- Written task
The data below holds a line containing "A CAD model" and a line containing "import random"; please quote exactly those two lines and every line between them, and nothing else.

Object modeling scripts:

########################################

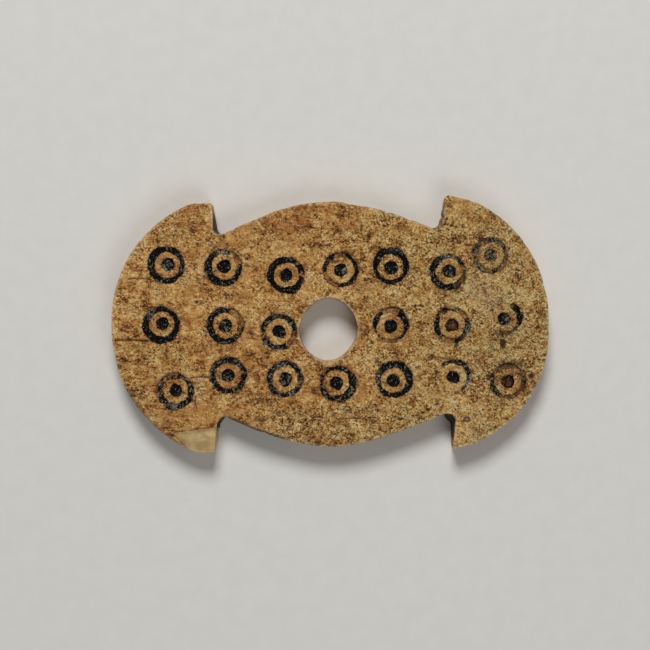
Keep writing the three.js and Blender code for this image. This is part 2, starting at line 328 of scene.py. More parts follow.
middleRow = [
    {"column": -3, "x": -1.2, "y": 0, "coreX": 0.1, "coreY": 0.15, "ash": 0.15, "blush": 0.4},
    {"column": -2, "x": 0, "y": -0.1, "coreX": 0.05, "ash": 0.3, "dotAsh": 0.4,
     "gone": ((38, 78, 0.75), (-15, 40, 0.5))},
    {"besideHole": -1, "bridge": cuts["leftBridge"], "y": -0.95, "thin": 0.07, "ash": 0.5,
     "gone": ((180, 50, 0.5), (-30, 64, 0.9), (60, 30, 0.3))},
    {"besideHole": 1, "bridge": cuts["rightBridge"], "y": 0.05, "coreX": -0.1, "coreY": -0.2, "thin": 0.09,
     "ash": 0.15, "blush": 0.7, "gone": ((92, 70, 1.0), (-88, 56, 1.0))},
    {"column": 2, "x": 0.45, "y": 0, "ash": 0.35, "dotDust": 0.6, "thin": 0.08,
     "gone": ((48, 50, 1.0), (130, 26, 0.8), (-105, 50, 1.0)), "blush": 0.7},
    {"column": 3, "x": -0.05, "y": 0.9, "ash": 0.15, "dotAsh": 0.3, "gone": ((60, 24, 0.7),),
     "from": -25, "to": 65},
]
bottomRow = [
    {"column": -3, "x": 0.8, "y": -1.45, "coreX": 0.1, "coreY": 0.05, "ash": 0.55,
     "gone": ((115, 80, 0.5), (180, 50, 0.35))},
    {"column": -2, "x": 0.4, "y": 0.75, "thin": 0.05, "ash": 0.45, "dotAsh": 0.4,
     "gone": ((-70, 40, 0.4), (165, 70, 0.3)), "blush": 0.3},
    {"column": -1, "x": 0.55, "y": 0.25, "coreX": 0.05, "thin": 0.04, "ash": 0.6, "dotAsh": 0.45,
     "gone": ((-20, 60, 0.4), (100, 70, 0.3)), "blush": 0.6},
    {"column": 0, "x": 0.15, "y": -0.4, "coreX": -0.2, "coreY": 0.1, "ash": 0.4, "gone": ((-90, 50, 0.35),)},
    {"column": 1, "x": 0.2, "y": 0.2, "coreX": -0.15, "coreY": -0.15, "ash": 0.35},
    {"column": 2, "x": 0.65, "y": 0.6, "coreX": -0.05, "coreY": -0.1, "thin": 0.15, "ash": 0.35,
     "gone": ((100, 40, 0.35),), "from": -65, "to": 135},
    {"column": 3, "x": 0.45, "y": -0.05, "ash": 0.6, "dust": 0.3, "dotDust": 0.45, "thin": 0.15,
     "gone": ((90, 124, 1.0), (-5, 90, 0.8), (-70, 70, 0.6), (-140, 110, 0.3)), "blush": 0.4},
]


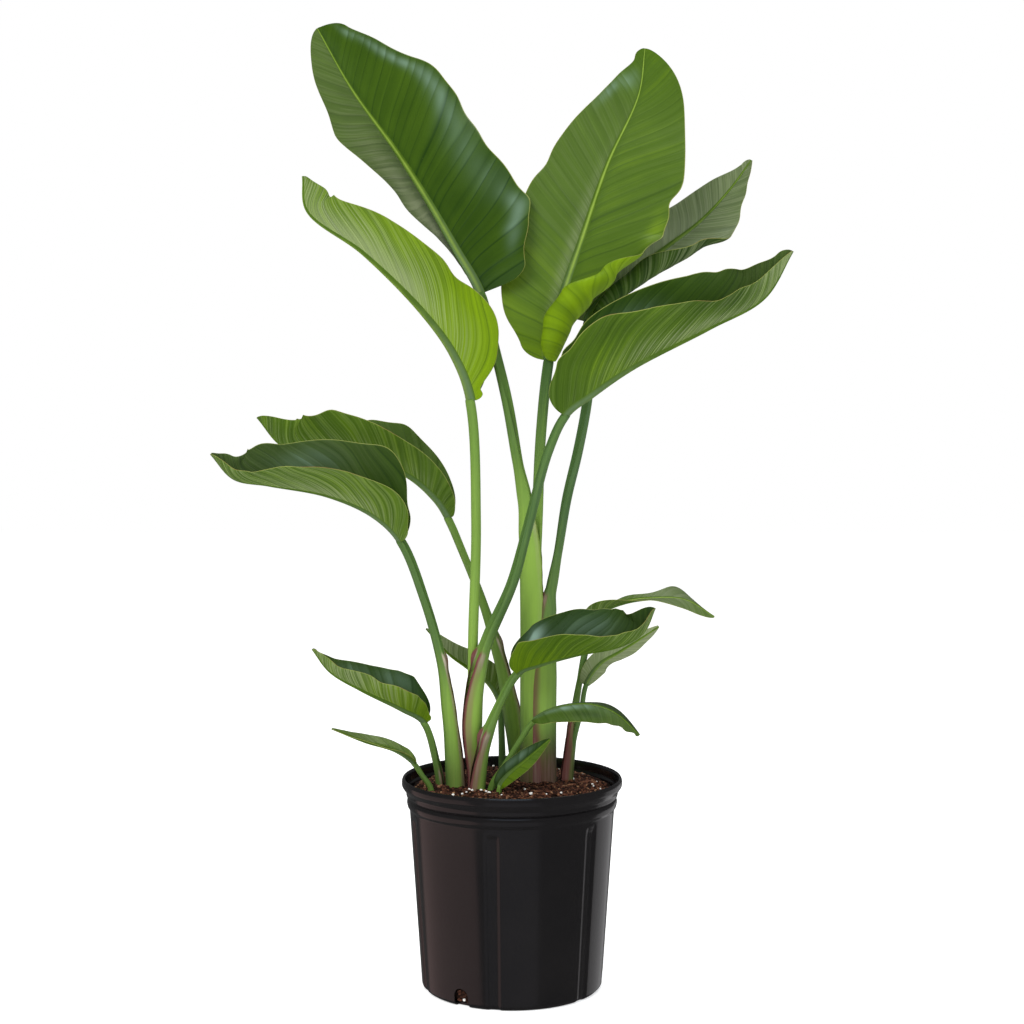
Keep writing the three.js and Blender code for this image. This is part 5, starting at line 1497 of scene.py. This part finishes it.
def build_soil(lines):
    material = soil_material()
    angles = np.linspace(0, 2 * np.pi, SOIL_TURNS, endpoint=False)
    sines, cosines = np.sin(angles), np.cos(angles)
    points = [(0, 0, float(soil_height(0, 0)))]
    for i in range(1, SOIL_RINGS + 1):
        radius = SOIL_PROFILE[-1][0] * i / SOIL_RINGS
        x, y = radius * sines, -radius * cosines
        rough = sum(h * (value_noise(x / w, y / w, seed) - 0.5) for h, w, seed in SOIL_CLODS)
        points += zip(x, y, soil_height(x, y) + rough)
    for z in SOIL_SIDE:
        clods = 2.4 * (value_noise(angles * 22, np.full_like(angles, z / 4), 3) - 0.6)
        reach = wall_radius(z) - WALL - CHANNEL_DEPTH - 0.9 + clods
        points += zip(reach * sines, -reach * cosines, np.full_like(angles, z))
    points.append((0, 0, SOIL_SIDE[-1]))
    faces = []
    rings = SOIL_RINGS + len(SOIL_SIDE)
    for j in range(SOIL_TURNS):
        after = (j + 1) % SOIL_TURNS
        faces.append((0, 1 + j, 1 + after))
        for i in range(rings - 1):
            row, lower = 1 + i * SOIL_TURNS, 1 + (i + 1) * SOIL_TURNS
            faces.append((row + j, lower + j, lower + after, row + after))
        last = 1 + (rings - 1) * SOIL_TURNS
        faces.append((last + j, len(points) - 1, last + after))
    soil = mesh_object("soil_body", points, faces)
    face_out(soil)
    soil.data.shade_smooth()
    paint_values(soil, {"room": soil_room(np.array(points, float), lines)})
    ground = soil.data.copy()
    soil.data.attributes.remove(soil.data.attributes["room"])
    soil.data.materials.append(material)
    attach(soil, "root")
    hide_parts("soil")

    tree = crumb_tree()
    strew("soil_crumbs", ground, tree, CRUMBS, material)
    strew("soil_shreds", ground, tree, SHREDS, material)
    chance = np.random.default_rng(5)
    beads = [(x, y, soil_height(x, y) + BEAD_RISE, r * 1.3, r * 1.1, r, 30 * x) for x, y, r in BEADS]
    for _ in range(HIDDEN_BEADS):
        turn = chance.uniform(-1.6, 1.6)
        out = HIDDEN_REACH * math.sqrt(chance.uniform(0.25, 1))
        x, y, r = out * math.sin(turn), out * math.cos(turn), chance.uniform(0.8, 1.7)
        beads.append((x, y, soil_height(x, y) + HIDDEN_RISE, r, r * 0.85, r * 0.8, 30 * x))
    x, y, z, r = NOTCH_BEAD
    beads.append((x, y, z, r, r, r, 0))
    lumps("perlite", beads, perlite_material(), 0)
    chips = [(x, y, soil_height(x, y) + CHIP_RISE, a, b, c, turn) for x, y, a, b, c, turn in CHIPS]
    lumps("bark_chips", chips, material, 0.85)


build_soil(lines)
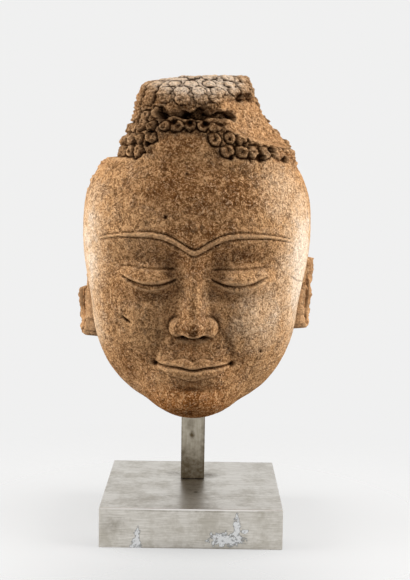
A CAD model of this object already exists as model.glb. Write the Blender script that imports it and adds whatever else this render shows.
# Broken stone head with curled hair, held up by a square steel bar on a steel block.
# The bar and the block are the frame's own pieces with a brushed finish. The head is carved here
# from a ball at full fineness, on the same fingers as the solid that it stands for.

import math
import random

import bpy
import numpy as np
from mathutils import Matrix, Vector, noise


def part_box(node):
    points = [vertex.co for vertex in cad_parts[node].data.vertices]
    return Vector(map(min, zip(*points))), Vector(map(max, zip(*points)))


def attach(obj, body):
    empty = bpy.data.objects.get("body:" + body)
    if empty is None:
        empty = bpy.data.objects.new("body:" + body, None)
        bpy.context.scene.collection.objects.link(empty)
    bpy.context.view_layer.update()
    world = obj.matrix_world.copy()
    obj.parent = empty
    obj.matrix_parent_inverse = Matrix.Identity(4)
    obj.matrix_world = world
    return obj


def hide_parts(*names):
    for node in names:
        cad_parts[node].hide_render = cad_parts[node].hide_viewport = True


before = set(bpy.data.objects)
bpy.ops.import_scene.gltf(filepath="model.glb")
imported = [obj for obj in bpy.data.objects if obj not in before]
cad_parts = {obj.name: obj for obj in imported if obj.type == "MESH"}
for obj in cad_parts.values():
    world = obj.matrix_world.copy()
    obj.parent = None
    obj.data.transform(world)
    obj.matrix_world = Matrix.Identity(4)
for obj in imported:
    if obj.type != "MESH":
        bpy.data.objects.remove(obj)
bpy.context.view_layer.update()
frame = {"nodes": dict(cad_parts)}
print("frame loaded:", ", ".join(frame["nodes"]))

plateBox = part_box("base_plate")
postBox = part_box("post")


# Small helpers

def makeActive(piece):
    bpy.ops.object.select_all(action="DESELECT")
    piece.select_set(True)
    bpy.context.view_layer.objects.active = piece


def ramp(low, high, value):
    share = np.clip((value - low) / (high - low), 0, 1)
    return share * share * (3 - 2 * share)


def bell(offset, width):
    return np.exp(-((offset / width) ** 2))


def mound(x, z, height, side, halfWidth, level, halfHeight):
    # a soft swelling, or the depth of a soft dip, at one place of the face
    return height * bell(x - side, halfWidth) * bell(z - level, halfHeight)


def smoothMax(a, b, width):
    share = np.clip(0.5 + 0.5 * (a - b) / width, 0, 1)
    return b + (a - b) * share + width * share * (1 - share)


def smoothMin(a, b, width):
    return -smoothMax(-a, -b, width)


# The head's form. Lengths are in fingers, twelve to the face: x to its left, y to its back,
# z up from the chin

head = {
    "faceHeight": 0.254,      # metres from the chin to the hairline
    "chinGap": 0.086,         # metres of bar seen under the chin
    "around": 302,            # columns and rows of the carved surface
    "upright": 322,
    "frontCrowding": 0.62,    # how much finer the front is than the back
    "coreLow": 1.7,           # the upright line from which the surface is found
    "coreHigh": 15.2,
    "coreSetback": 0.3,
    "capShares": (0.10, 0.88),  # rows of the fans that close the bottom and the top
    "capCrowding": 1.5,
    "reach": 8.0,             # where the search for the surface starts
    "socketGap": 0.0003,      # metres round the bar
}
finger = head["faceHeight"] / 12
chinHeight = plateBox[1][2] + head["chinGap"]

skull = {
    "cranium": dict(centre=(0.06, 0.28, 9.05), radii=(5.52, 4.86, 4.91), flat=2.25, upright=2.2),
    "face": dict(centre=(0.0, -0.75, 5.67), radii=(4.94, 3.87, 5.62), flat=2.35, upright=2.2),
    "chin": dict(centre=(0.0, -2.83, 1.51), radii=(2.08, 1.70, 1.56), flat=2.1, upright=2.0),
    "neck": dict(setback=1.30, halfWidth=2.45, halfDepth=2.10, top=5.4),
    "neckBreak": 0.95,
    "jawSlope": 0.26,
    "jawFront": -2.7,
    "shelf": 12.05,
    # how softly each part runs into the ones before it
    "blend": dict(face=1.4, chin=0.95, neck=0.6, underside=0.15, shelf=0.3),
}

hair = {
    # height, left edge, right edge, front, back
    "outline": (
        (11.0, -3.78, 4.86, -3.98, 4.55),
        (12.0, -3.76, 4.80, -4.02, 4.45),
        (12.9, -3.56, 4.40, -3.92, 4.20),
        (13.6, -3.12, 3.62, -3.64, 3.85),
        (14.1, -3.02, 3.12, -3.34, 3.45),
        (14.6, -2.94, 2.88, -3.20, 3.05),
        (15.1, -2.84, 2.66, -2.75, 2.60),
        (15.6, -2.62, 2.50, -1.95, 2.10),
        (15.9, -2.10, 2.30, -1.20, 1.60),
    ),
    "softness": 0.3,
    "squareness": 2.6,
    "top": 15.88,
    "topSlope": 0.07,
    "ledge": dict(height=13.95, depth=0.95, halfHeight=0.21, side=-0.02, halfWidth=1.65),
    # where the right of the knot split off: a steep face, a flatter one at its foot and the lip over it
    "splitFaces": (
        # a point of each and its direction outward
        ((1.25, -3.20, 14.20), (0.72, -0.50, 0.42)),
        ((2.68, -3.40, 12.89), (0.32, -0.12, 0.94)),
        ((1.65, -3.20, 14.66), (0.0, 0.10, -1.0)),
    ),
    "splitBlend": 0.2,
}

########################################

- Written answer
A CAD model of this object already exists as model.glb. Write the Blender script that imports it and adds whatever else this render shows.
# Broken stone head with curled hair, held up by a square steel bar on a steel block.
# The bar and the block are the frame's own pieces with a brushed finish. The head is carved here
# from a ball at full fineness, on the same fingers as the solid that it stands for.

import math
import random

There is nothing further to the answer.